**TASK DIRECTIONS**
All the data should come back exactly as it was given.

**RAW DATA**
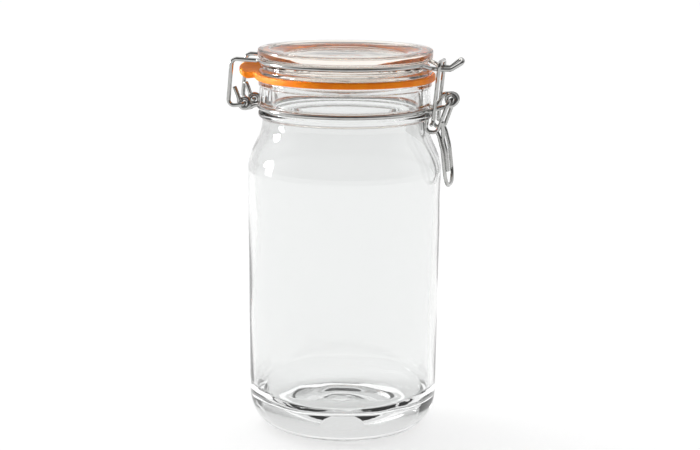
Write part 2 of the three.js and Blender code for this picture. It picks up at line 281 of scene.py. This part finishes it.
def handling_group():
    """Faint smears and dust from handling, as a mask from low to high."""
    group = bpy.data.node_groups.new("handling marks", "ShaderNodeTree")
    socket_in(group, "Scale", "NodeSocketFloat", 30.0)
    socket_in(group, "Low", "NodeSocketFloat", 0.0)
    socket_in(group, "High", "NodeSocketFloat", 0.1)
    group.interface.new_socket("Mask", in_out="OUTPUT", socket_type="NodeSocketFloat")
    given = node(group, "NodeGroupInput")
    result = node(group, "NodeGroupOutput")
    place = node(group, "ShaderNodeTexCoord")
    smear = node(group, "ShaderNodeTexNoise", Detail=5.0, Roughness=0.65, Distortion=0.8)
    spread = node(group, "ShaderNodeMapRange", From_Min=0.42, From_Max=0.72)
    link = group.links.new
    link(place.outputs["Object"], smear.inputs["Vector"])
    link(given.outputs["Scale"], smear.inputs["Scale"])
    link(smear.outputs["Fac"], spread.inputs["Value"])
    link(given.outputs["Low"], spread.inputs["To Min"])
    link(given.outputs["High"], spread.inputs["To Max"])
    link(spread.outputs["Result"], result.inputs["Mask"])
    return group


moulded_waves = wave_group()
handling_marks = handling_group()


def effect(tree, group, **values):
    """Places a node group in a material with its own values."""
    placed = tree.nodes.new("ShaderNodeGroup")
    placed.node_tree = group
    for key, value in values.items():
        placed.inputs[key.replace("_", " ")].default_value = value
    return placed


def plain_material(name):
    """A new material with its principled shader, ready for its finish."""
    material = bpy.data.materials.new(name)
    material.use_nodes = True
    return material, material.node_tree, material.node_tree.nodes["Principled BSDF"]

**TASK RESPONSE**
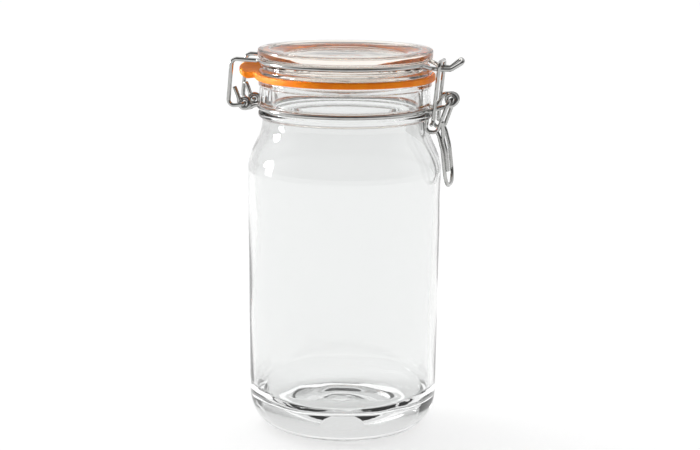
Write part 2 of the three.js and Blender code for this picture. It picks up at line 281 of scene.py. This part finishes it.
def handling_group():
    """Faint smears and dust from handling, as a mask from low to high."""
    group = bpy.data.node_groups.new("handling marks", "ShaderNodeTree")
    socket_in(group, "Scale", "NodeSocketFloat", 30.0)
    socket_in(group, "Low", "NodeSocketFloat", 0.0)
    socket_in(group, "High", "NodeSocketFloat", 0.1)
    group.interface.new_socket("Mask", in_out="OUTPUT", socket_type="NodeSocketFloat")
    given = node(group, "NodeGroupInput")
    result = node(group, "NodeGroupOutput")
    place = node(group, "ShaderNodeTexCoord")
    smear = node(group, "ShaderNodeTexNoise", Detail=5.0, Roughness=0.65, Distortion=0.8)
    spread = node(group, "ShaderNodeMapRange", From_Min=0.42, From_Max=0.72)
    link = group.links.new
    link(place.outputs["Object"], smear.inputs["Vector"])
    link(given.outputs["Scale"], smear.inputs["Scale"])
    link(smear.outputs["Fac"], spread.inputs["Value"])
    link(given.outputs["Low"], spread.inputs["To Min"])
    link(given.outputs["High"], spread.inputs["To Max"])
    link(spread.outputs["Result"], result.inputs["Mask"])
    return group


moulded_waves = wave_group()
handling_marks = handling_group()


def effect(tree, group, **values):
    """Places a node group in a material with its own values."""
    placed = tree.nodes.new("ShaderNodeGroup")
    placed.node_tree = group
    for key, value in values.items():
        placed.inputs[key.replace("_", " ")].default_value = value
    return placed


def plain_material(name):
    """A new material with its principled shader, ready for its finish."""
    material = bpy.data.materials.new(name)
    material.use_nodes = True
    return material, material.node_tree, material.node_tree.nodes["Principled BSDF"]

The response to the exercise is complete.